Indonesia also requires better refineries and projects are underway to construct 3 new refineries producing 250,000 barrels per day. It is much better for the government to invest in the construction of refineries than to continue importing fuel because of the value added activity created by refineries if only by providing employment and creating security of supply in Indonesia. It does not matter if these refineries are constructed by state or private companies. In the case of Singapore, it is private companies who have been responsible for the country’s impressive refining capacity. Indonesia also needs fuel storage and depots in the East of Indonesia. Therefore I would say that there are many projects in the pipeline, not just one and in 2012 Indonesia has only just begun to promote investment in this downstream value chain.

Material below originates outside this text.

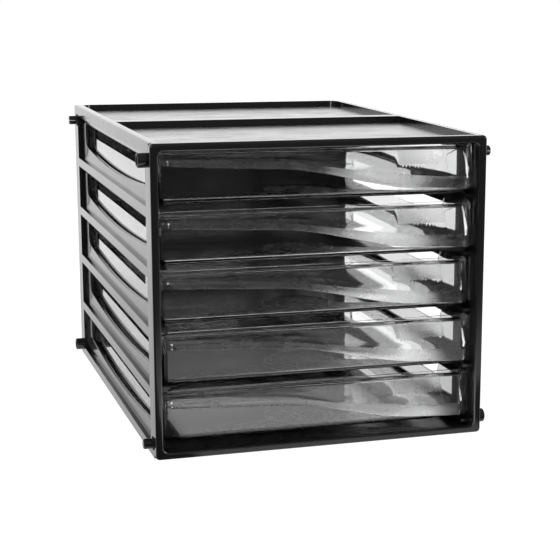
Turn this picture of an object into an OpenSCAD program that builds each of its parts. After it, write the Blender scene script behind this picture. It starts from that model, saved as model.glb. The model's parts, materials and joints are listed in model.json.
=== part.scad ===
// Desk-top tower of five clear drawers in a black moulded cabinet.
// +Z is up, the origin is on the table under the middle of the cabinet, and drawers pull out along -Y.
// The side panels mirror each other, but their sockets and pins trade places, so towers link side by side.

/* [Cabinet] */
// Width across the two side panels
cabinet_w = 260; // [245:1:300]
// Depth from the front frame to the back edge
cabinet_d = 366; // [340:1:420]
// Height of one drawer bay
bay_pitch = 45.1; // [43:0.1:56]
// Height of the base band under the lowest bay
base_band_h = 7.1; // [6:0.1:12]
// Thickness of the side, bottom and back panels
panel_t = 2.4; // [2:0.1:3.2]

/* [Front frame] */
// Depth of the front frame
frame_t = 6.5; // [4:0.1:9]
// Height of the frame's bottom rail
bottom_rail_h = 5; // [4.5:0.1:6.5]
// Gap between the top drawer's rim and the frame's top rail
frame_gap = 0.6; // [0.4:0.1:1.2]
// Radius of the frame's outer corners
frame_outer_r = 3; // [1.5:0.1:3.5]
// Radius of the frame's inner corners
frame_inner_r = 4.5; // [2:0.1:5]
// Depth of the step that eases the frame's front edges
frame_edge = 0.8; // [0.3:0.1:1.5]

/* [Side panels] */
// How far ribs, bands and end strips stand proud of the panel
rib_proud = 3.5; // [2:0.1:4.5]
// Height of the rib between two bays
rib_h = 7.4; // [5:0.1:8.5]
// Height of the band along the top edge
top_band_h = 9; // [8.6:0.1:11]
// Width of the side panel's edge beside the top panel
top_edge_w = 2.7; // [2.2:0.1:3.2]
// Radius of the long top edge
top_edge_r = 1.8; // [0.8:0.1:2]
// Width of the strip at the front edge
front_strip_w = 13; // [12:0.1:18]
// Width of the strip at the back edge
back_strip_w = 18.5; // [18.2:0.1:22]
// Gap between a window and the rib above it
window_drop = 5; // [3:0.1:7]
// Height of the lowest point of a window above the rib below it
window_sill = 6.9; // [6:0.1:10]
// Rise of the curved sill from the middle to its ends
sill_rise = 5.6; // [3:0.1:7]
// Distance from each end of the panel to the windows
window_inset = 35.5; // [30:0.5:50]
// Radius of the window's lower corners
window_corner_r = 8; // [4:0.5:9]
// Radius of the window's upper corners
window_top_r = 2; // [1:0.5:4]
// How far the panel leans inwards below a window
sill_lean = 1.3; // [0.5:0.1:1.6]
// How far the leaning stretch runs past the window's ends
sill_margin = 10; // [4:0.5:11]

/* [Drawer runners] */
// Width of a drawer's edge that rests on its ledge
ledge_bearing = 4.4; // [3:0.1:6]
// Thickness of the ledge
ledge_t = 2.2; // [1.6:0.1:2.6]
// Gap between a ledge's ends and the frame and back panel
ledge_end_gap = 2; // [0.5:0.5:6]
// Height of a drawer's underside above the top of its rib
drawer_lift = 2; // [1.6:0.1:2.4]
// Running clearance under a drawer
run_gap = 0.3; // [0.2:0.05:0.5]

/* [Link connectors] */
// Outer diameter of a link socket
socket_d = 10.7; // [10:0.1:12]
// Bore of a link socket
socket_bore_d = 8.2; // [7.6:0.1:8.6]
// Depth of the socket bore
socket_depth = 8; // [6:0.1:9]
// How far sockets and pins stand out
link_out = 7.3; // [4:0.1:7.6]
// Chamfer at the mouth of a socket and the tip of a pin
link_chamfer = 0.7; // [0.3:0.1:1]
// Difference between the socket bore and the pin
link_play = 0.3; // [0.2:0.1:0.6]
// Width of the slot that splits a pin
pin_slot_w = 1.6; // [1:0.1:2.2]
// Diameter of the collar at the root of a pin
collar_d = 11; // [10:0.1:12]
// Thickness of the collar
collar_t = 0.8; // [0.5:0.1:1.2]
// Diameter of the pin's root inside the panel
root_d = 6; // [5:0.1:6.5]
// Length of the pin's root inside the panel
root_len = 4; // [3:0.1:4.5]
// Clearance around the pin's root
root_gap = 0.1; // [0.05:0.05:0.2]
// Distance of the connectors from the front and back planes
link_inset_y = 13; // [12.6:0.1:14]
// Height of the lower connectors above the table
link_low_z = 10; // [9:0.1:15]
// Distance of the upper connectors from the top plane
link_top_inset = 13; // [12:0.1:15]

/* [Top and back] */
// Thickness of the top panel in its recess
roof_t = 1.8; // [1.2:0.1:2.4]
// Gap between the top drawer's rim and the top panel
roof_gap = 0.4; // [0.3:0.1:1]
// Depth of the recess in the top
recess_deep = 4.4; // [3:0.1:6]
// Width of the raised rim around the recess
rim_w = 4; // [3:0.1:6]
// Radius of the recess's back corners
recess_r = 9; // [4:0.5:14]
// Gap between the top panel and the side panels' top edge
seam_gap = 0.2; // [0.1:0.05:0.3]
// Width of the raised bar across the top
bar_w = 13; // [8:0.5:20]
// Height of the bottom panel's top face above the table
floor_z = 4.5; // [4:0.1:4.5]
// Distance of the back panel from the back plane
back_inset = 4; // [2:0.1:8]
// Margin around the pressed field in the back panel
back_margin = 14; // [8:1:30]
// Depth of the pressed field in the back panel
back_field_deep = 0.8; // [0.4:0.1:1.2]

/* [Drawers] */
// Clearance between a drawer's side and the side panel
drawer_gap = 2.6; // [2.4:0.1:5]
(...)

You took the position as head of BPH MIGAS a couple of months ago following 8 years of your predecessor. What can the industry expect from your leadership of this organization?
I have a simple vision which is to create energy security for Indonesia and facilitate the growth of the economy. This will require increased investments in many aspects of the value chain and the creation of a strong domestic market which is both attractive for investors and affordable for the population. Within this mission one of the most important tasks will be changing the minds of the people. Many Indonesians still consider the country to be rich in terms of oil and gas. My response to this is to quote Mr. Habibie, the former President of Indonesia who said in 1986, “Indonesians should change their mind-set concerning oil and gas, Indonesia has very limited oil and gas resources when compared with the population of Indonesia. Indonesia must therefore act creatively and be innovative”. What we require now is wisdom in our energy policy.
What would be your final message to international investors?
Indonesia is a beautiful country and the third largest democracy in the world. It is therefore an attractive and stable environment for business and there are many opportunities for investors to assist in Indonesia’s rapid evolution towards becoming a highly developed country.